Lindsay Kline sits at her dining room table at her home in Tulsa with some of the medical bills that have caused her to file for bankruptcy. MICHAEL WYKE/Tulsa World
Lindsay Kline ignored the throbbing pain in the side of her face for days, until it became unbearable.
At 22 with a job as a waitress and no health insurance, Kline couldn’t afford a trip to the doctor.
But when she began vomiting uncontrollably and the swollen area on her face “looked like a softball,” Kline went to the emergency room.
Doctors in the ER told her an untreated abscessed tooth sparked a systemic infection that could have killed her if she had waited much longer. After spending a night in the hospital undergoing expensive treatments including MRI and CT scans, Kline was released the next day.
“They had to do a lot of things because I was at such a dire point,” said Kline of Tulsa.
That trip to the ER and other medical bills piled up over the next year until Kline was forced to file bankruptcy at age 23. Her medical bills totaled more than $18,000.
“I wasn’t a shopaholic and I hadn’t bought a car,” said Kline, now 29. “My credit was ruined at a young age.”
In the continuing national debate over the Affordable Care Act and health care, many pundits have dubbed 20-somethings such as Kline the “young invincibles.” Many in this demographic won’t sign up for insurance — as required by the law’s “individual mandate” — because they feel largely immune from the risk of being uninsured.
Karen Pollitz, a senior fellow with the nonprofit Kaiser Family Foundation, is quite familiar with the notion of “young invincibles” who believe they don’t need insurance. And she doesn’t buy the logic.

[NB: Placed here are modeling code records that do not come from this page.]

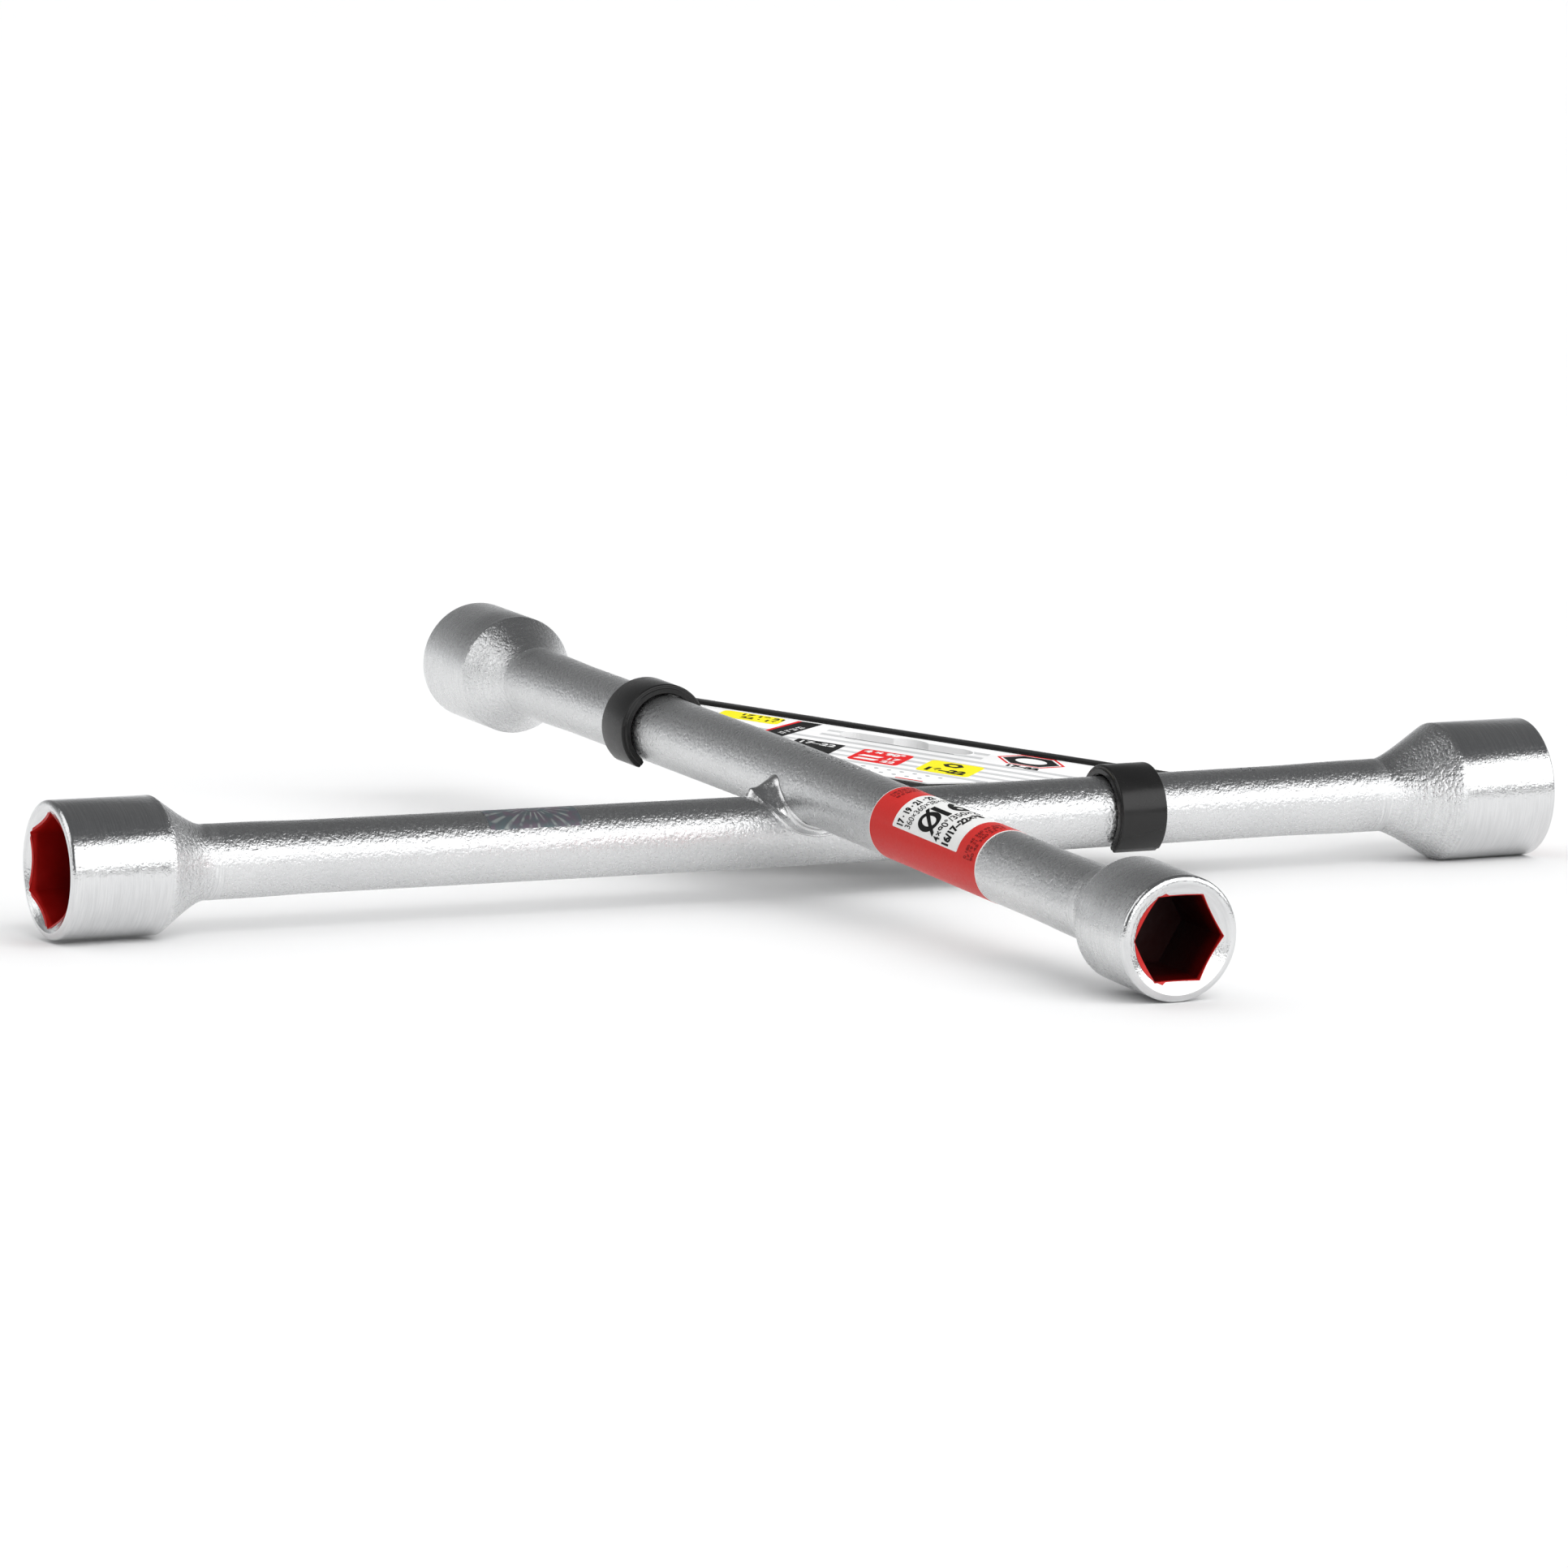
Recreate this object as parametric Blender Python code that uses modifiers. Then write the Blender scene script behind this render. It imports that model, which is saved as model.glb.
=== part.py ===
"""Four-way lug wrench: two crossed steel bars, pressed and welded into each other, with a forged
hex socket welded on each of the four ends. A clip-on plastic holder with a printed card bridges
two neighbouring arms and lifts off upwards.

Units are metres and +Z is up. The lower bar runs along X and the upper bar along Y. The origin is
on the ground, below the middle of the wrench's box.
"""

import math

import bmesh
import bpy
from mathutils import Matrix, Vector

# Bars
BAR_RADIUS = 0.0080
BAR_END = 0.1420  # from the crossing to the cut end of the bar, on every arm
BAR_SIDES_RESOLUTION = 14  # curve bevel resolution: 32 sides
AXIS_SPACING = 0.0102  # between the two bars' axes at the crossing, less than two radii
LAP_BEND = 0.0300  # the bars bend within about this distance of the crossing
UPPER_SLOPE = -0.0101  # the upper bar's arms droop towards their ends
LOWER_SLOPE = 0.0034  # the lower bar's arms rise
END_SWELL = 1.03  # the bars are slightly upset next to the neck welds
SWELL_START = 0.1200

# Gap between pieces that touch on the real wrench
GAP = 0.0003

# Neck welds between a bar and its socket
WELD_WIDTH = 0.0018
WELD_RADIUS = 0.0085

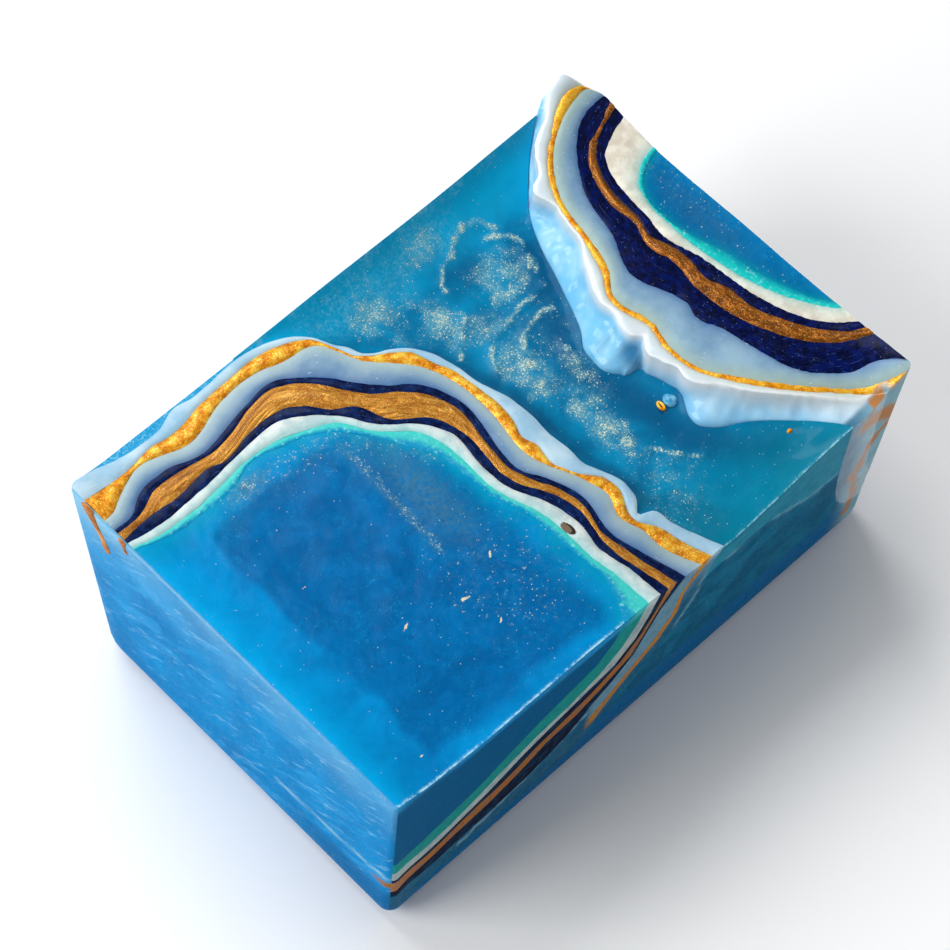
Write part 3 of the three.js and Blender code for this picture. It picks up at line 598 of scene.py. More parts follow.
def grid_solid(name, xs, ys, z_top, floor_z):
    """Closed solid between a grid of top heights and a floor height for each x."""
    nx, ny = len(xs), len(ys)
    gx, gy = np.meshgrid(xs, ys, indexing="ij")
    top = np.stack([gx, gy, z_top], -1).reshape(-1, 3)
    bottom = np.stack([gx, gy, np.repeat(floor_z[:, None], ny, 1)], -1).reshape(-1, 3)
    count = nx * ny
    faces = []
    for i in range(nx - 1):
        for j in range(ny - 1):
            a = i * ny + j
            faces.append((a, a + ny, a + ny + 1, a + 1))
            faces.append((a + count, a + count + 1, a + count + ny + 1, a + count + ny))
    for i in range(nx - 1):
        a, b = i * ny, i * ny + ny - 1
        faces.append((a, a + count, a + count + ny, a + ny))
        faces.append((b, b + ny, b + ny + count, b + count))
    for j in range(ny - 1):
        a, b = j, (nx - 1) * ny + j
        faces.append((a, a + 1, a + 1 + count, a + count))
        faces.append((b, b + count, b + count + 1, b + 1))
    return make_object(name, np.concatenate([top, bottom]), faces)


# ------------------------------------------------------------------ materials
def srgb(r, g, b):
    """0-255 display values to a scene-linear colour."""
    values = [c / 255 for c in (r, g, b)]
    linear = [c / 12.92 if c <= 0.04045 else ((c + 0.055) / 1.055) ** 2.4 for c in values]
    return (*linear, 1.0)


SOAP_IOR = 1.3
COAT_IOR = 1.35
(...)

“I personally get a little irritated by it,” said Pollitz, who said she is also the mother of a young adult. “My young invincible son knows better.”
A popular prediction among critics of the sweeping health care overhaul is that a lack of participation by young adults in the law will bring down the whole system. Pollitz notes that, financially, the Affordable Care Act doesn’t rely on premium payments by the young.
“It’s really based on everybody. The young don’t pay as much. For the same policy, I’m going to pay up to three times what a young person is going to pay.”
Pollitz said the notion that many young adults reject the need for health insurance because they feel invincible may be due to some insurance industry practices.